*To be done:*
Write out the material below again, unchanged.

*Task inputs:*

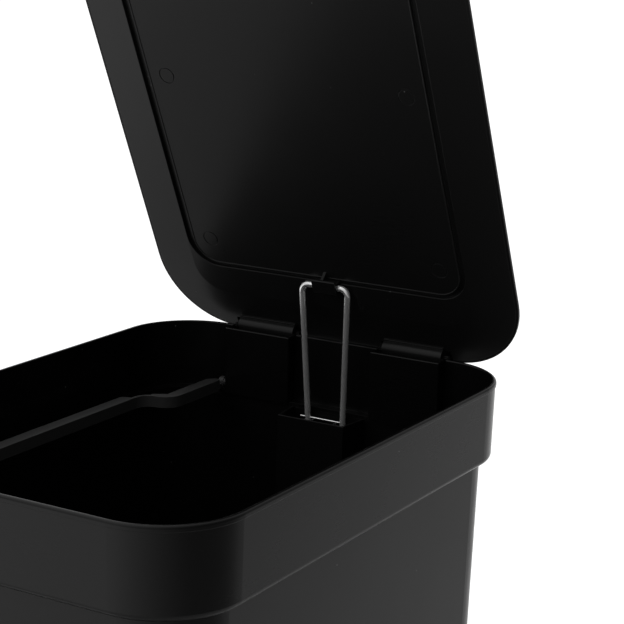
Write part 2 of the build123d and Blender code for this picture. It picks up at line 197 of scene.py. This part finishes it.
def edge_wear(tree):
    """Mask that is 1 on sharp edges."""
    soft = rounded(tree, WEAR_EDGE)
    hard = tree.nodes.new("ShaderNodeNewGeometry").outputs["Normal"]
    same = tree.vector("DOT_PRODUCT", soft, hard).outputs["Value"]
    return tree.remap(same, *WEAR_COSINES, 0.0, 1.0)


def steel(name, tone, roughness, streaks, metallic=1.0):
    """Drawn wire or plated sheet: metallic with fine drawing lines and faint tarnish."""
    mat, tree, shader = new_material(name)
    where = tree.add("TexCoord").outputs["Object"]
    along = tree.vector("MULTIPLY", where, streaks).outputs["Vector"]
    lines = tree.noise(along, *LINE_NOISE)
    cloud = tree.noise(where, *TARNISH_NOISE)
    tarnish = tree.remap(cloud, *TARNISH_BAND, 0.0, TARNISH_SHARE)
    colour = tree.mix(tarnish, grey(tone), grey(tone * TARNISH_DARKENING))
    tree.feed(shader.inputs["Base Color"], colour)
    shader.inputs["Metallic"].default_value = metallic
    low, high = (roughness + change for change in LINE_SHEEN)
    tree.feed(shader.inputs["Roughness"], tree.remap(lines, *NOISE_BAND, low, high))
    bump = tree.add("Bump", Strength=LINE_BUMP, Distance=LINE_HEIGHT, Height=lines)
    tree.feed(shader.inputs["Normal"], bump.outputs["Normal"])
    return mat


def rubber(name):
    """Matt rubber with a powdery bloom."""
    mat, tree, shader = new_material(name)
    where = tree.add("TexCoord").outputs["Object"]
    cloud = tree.noise(where, *BLOOM_NOISE)
    dark, pale = BLOOM_TONES
    tree.feed(shader.inputs["Base Color"], tree.mix(cloud, grey(dark), grey(pale)))
    dull = tree.remap(cloud, *NOISE_BAND, *BLOOM_ROUGHNESS)
    tree.feed(shader.inputs["Roughness"], dull)
    bump = tree.add("Bump", Strength=BLOOM_BUMP, Distance=BLOOM_HEIGHT, Height=cloud)
    tree.feed(shader.inputs["Normal"], bump.outputs["Normal"])
    return mat


FINISH = {
    "body_plastic": plastic(
        "body_black", tone=0.0028, roughness=0.30, specular=0.20, dust=0.5, edge=0.2),
    "collar_plastic": plastic(
        "collar_black", tone=0.0026, roughness=0.27, specular=0.20, dust=0.5, edge=0.2),
    "lid_plastic": plastic(
        "lid_black", tone=0.0075, roughness=0.30, specular=0.18, dust=0.3, edge=0.2),
    "inner_plastic": plastic(
        "inner_black", tone=0.0034, roughness=0.32, specular=0.19, dust=0.2),
    "frame_plastic": plastic(
        "frame_grey", tone=0.030, roughness=0.40, specular=0.35, edge=0.6),
    "pedal_plastic": plastic(
        "pedal_black", tone=0.0030, roughness=0.42, specular=0.25, grain=0.15, dust=0.3, edge=0.5),
    "foot_rubber": rubber("foot_rubber"),
    "wire_steel": steel(
        "bright_wire", tone=0.95, roughness=0.15, streaks=(6.0, 6.0, 0.4), metallic=0.75),
    "dark_steel": steel(
        "dark_plate", tone=0.035, roughness=0.42, streaks=(1.0, 1.0, 0.1)),
}


def dress_nodes():
    """Gives every CAD node its finish."""
    for part in frame["record"]["subparts"]:
        obj = frame["nodes"][part["node"]]
        obj.data.materials.clear()
        obj.data.materials.append(FINISH[part["material_slot"]])


# ---------------------------------------------------------------- stage
def make_floor():
    """Plain pale floor of one tone."""
    bpy.ops.mesh.primitive_circle_add(
        vertices=FLOOR_SIDES, radius=FLOOR_RADIUS, fill_type="NGON")
    floor = bpy.context.object
    floor.name = "floor"
    mat, tree, shader = new_material("pale_floor")
    tree.feed(shader.inputs["Base Color"], grey(FLOOR_TONE))
    shader.inputs["Roughness"].default_value = FLOOR_ROUGHNESS
    shader.inputs["Specular IOR Level"].default_value = 0.0
    floor.data.materials.append(mat)


def make_world():
    """Soft studio light: bright from the left, falling off evenly towards the right."""
    world = bpy.data.worlds.new("studio")
    bpy.context.scene.world = world
    world.use_nodes = True
    tree = Tree(world)
    where = tree.add("TexCoord").outputs["Generated"]
    side = tree.vector("DOT_PRODUCT", where, (1, 0, 0)).outputs["Value"]
    height = tree.vector("DOT_PRODUCT", where, (0, 0, 1)).outputs["Value"]
    sky = tree.remap(height, 0.0, 1.0, HORIZON_LIGHT, ZENITH_LIGHT)
    above = tree.remap(height, -HORIZON_BLEND, 0.0, 0.0, 1.0)
    level = tree.mix(above, grey(BELOW_LIGHT), sky)
    share = tree.remap(side, BRIGHT_X, DARK_X, 1.0, DARK_SHARE)
    tone = tree.mix(share, grey(0.0), level)
    tree.feed(world.node_tree.nodes["Background"].inputs["Color"], tone)


def make_camera():
    """Camera at the photograph's viewing angle."""
    camera = bpy.data.cameras.new("camera")
    camera.lens = LENS_MM
    camera.sensor_width = SENSOR_MM
    obj = bpy.data.objects.new("camera", camera)
    bpy.context.scene.collection.objects.link(obj)
    turn = Matrix.Rotation(math.radians(CAMERA_AZIMUTH), 4, "Z")
    tilt = Matrix.Rotation(math.radians(90 - CAMERA_PITCH), 4, "X")
    roll = Matrix.Rotation(math.radians(CAMERA_ROLL), 4, "Z")
    obj.matrix_world = Matrix.Translation(CAMERA_AT) @ turn @ tilt @ roll
    bpy.context.scene.camera = obj


dress_nodes()
make_floor()
make_world()
make_camera()
bpy.context.scene.view_settings.view_transform = "Standard"
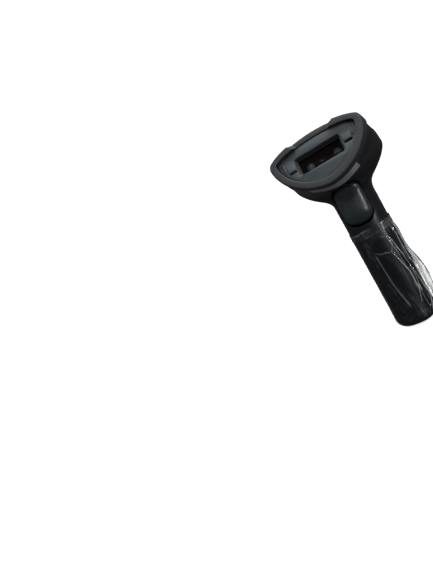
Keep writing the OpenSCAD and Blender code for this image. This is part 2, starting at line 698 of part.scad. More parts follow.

*Result:*
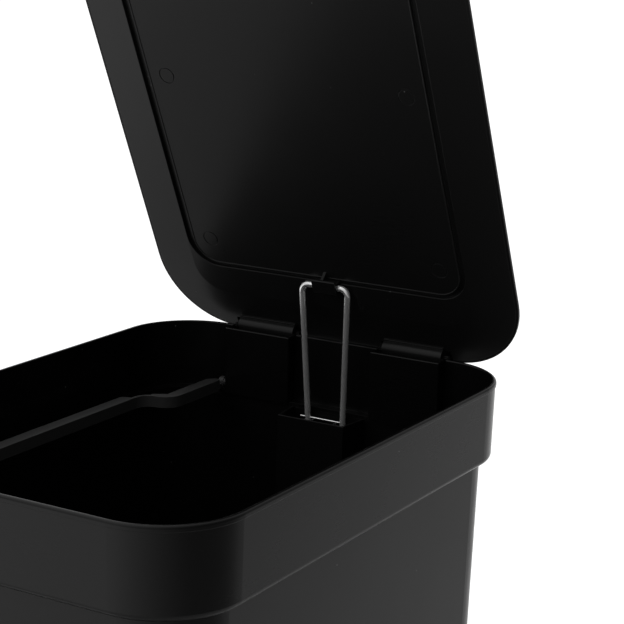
Write part 2 of the build123d and Blender code for this picture. It picks up at line 197 of scene.py. This part finishes it.
def edge_wear(tree):
    """Mask that is 1 on sharp edges."""
    soft = rounded(tree, WEAR_EDGE)
    hard = tree.nodes.new("ShaderNodeNewGeometry").outputs["Normal"]
    same = tree.vector("DOT_PRODUCT", soft, hard).outputs["Value"]
    return tree.remap(same, *WEAR_COSINES, 0.0, 1.0)


def steel(name, tone, roughness, streaks, metallic=1.0):
    """Drawn wire or plated sheet: metallic with fine drawing lines and faint tarnish."""
    mat, tree, shader = new_material(name)
    where = tree.add("TexCoord").outputs["Object"]
    along = tree.vector("MULTIPLY", where, streaks).outputs["Vector"]
    lines = tree.noise(along, *LINE_NOISE)
    cloud = tree.noise(where, *TARNISH_NOISE)
    tarnish = tree.remap(cloud, *TARNISH_BAND, 0.0, TARNISH_SHARE)
    colour = tree.mix(tarnish, grey(tone), grey(tone * TARNISH_DARKENING))
    tree.feed(shader.inputs["Base Color"], colour)
    shader.inputs["Metallic"].default_value = metallic
    low, high = (roughness + change for change in LINE_SHEEN)
    tree.feed(shader.inputs["Roughness"], tree.remap(lines, *NOISE_BAND, low, high))
    bump = tree.add("Bump", Strength=LINE_BUMP, Distance=LINE_HEIGHT, Height=lines)
    tree.feed(shader.inputs["Normal"], bump.outputs["Normal"])
    return mat


def rubber(name):
    """Matt rubber with a powdery bloom."""
    mat, tree, shader = new_material(name)
    where = tree.add("TexCoord").outputs["Object"]
    cloud = tree.noise(where, *BLOOM_NOISE)
    dark, pale = BLOOM_TONES
    tree.feed(shader.inputs["Base Color"], tree.mix(cloud, grey(dark), grey(pale)))
    dull = tree.remap(cloud, *NOISE_BAND, *BLOOM_ROUGHNESS)
    tree.feed(shader.inputs["Roughness"], dull)
    bump = tree.add("Bump", Strength=BLOOM_BUMP, Distance=BLOOM_HEIGHT, Height=cloud)
    tree.feed(shader.inputs["Normal"], bump.outputs["Normal"])
    return mat


FINISH = {
    "body_plastic": plastic(
        "body_black", tone=0.0028, roughness=0.30, specular=0.20, dust=0.5, edge=0.2),
    "collar_plastic": plastic(
        "collar_black", tone=0.0026, roughness=0.27, specular=0.20, dust=0.5, edge=0.2),
    "lid_plastic": plastic(
        "lid_black", tone=0.0075, roughness=0.30, specular=0.18, dust=0.3, edge=0.2),
    "inner_plastic": plastic(
        "inner_black", tone=0.0034, roughness=0.32, specular=0.19, dust=0.2),
    "frame_plastic": plastic(
        "frame_grey", tone=0.030, roughness=0.40, specular=0.35, edge=0.6),
    "pedal_plastic": plastic(
        "pedal_black", tone=0.0030, roughness=0.42, specular=0.25, grain=0.15, dust=0.3, edge=0.5),
    "foot_rubber": rubber("foot_rubber"),
    "wire_steel": steel(
        "bright_wire", tone=0.95, roughness=0.15, streaks=(6.0, 6.0, 0.4), metallic=0.75),
    "dark_steel": steel(
        "dark_plate", tone=0.035, roughness=0.42, streaks=(1.0, 1.0, 0.1)),
}


def dress_nodes():
    """Gives every CAD node its finish."""
    for part in frame["record"]["subparts"]:
        obj = frame["nodes"][part["node"]]
        obj.data.materials.clear()
        obj.data.materials.append(FINISH[part["material_slot"]])


# ---------------------------------------------------------------- stage
def make_floor():
    """Plain pale floor of one tone."""
    bpy.ops.mesh.primitive_circle_add(
        vertices=FLOOR_SIDES, radius=FLOOR_RADIUS, fill_type="NGON")
    floor = bpy.context.object
    floor.name = "floor"
    mat, tree, shader = new_material("pale_floor")
    tree.feed(shader.inputs["Base Color"], grey(FLOOR_TONE))
    shader.inputs["Roughness"].default_value = FLOOR_ROUGHNESS
    shader.inputs["Specular IOR Level"].default_value = 0.0
    floor.data.materials.append(mat)


def make_world():
    """Soft studio light: bright from the left, falling off evenly towards the right."""
    world = bpy.data.worlds.new("studio")
    bpy.context.scene.world = world
    world.use_nodes = True
    tree = Tree(world)
    where = tree.add("TexCoord").outputs["Generated"]
    side = tree.vector("DOT_PRODUCT", where, (1, 0, 0)).outputs["Value"]
    height = tree.vector("DOT_PRODUCT", where, (0, 0, 1)).outputs["Value"]
    sky = tree.remap(height, 0.0, 1.0, HORIZON_LIGHT, ZENITH_LIGHT)
    above = tree.remap(height, -HORIZON_BLEND, 0.0, 0.0, 1.0)
    level = tree.mix(above, grey(BELOW_LIGHT), sky)
    share = tree.remap(side, BRIGHT_X, DARK_X, 1.0, DARK_SHARE)
    tone = tree.mix(share, grey(0.0), level)
    tree.feed(world.node_tree.nodes["Background"].inputs["Color"], tone)


def make_camera():
    """Camera at the photograph's viewing angle."""
    camera = bpy.data.cameras.new("camera")
    camera.lens = LENS_MM
    camera.sensor_width = SENSOR_MM
    obj = bpy.data.objects.new("camera", camera)
    bpy.context.scene.collection.objects.link(obj)
    turn = Matrix.Rotation(math.radians(CAMERA_AZIMUTH), 4, "Z")
    tilt = Matrix.Rotation(math.radians(90 - CAMERA_PITCH), 4, "X")
    roll = Matrix.Rotation(math.radians(CAMERA_ROLL), 4, "Z")
    obj.matrix_world = Matrix.Translation(CAMERA_AT) @ turn @ tilt @ roll
    bpy.context.scene.camera = obj


dress_nodes()
make_floor()
make_world()
make_camera()
bpy.context.scene.view_settings.view_transform = "Standard"
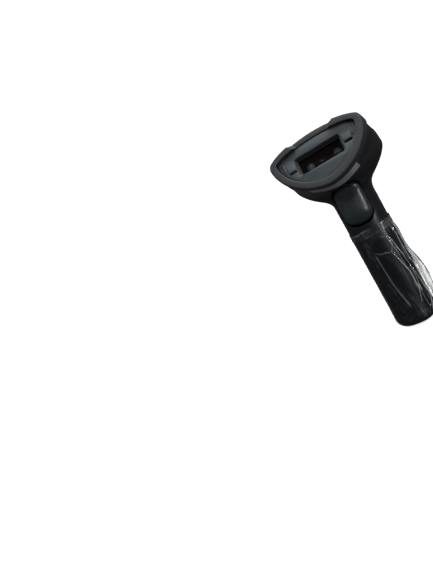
Keep writing the OpenSCAD and Blender code for this image. This is part 2, starting at line 698 of part.scad. More parts follow.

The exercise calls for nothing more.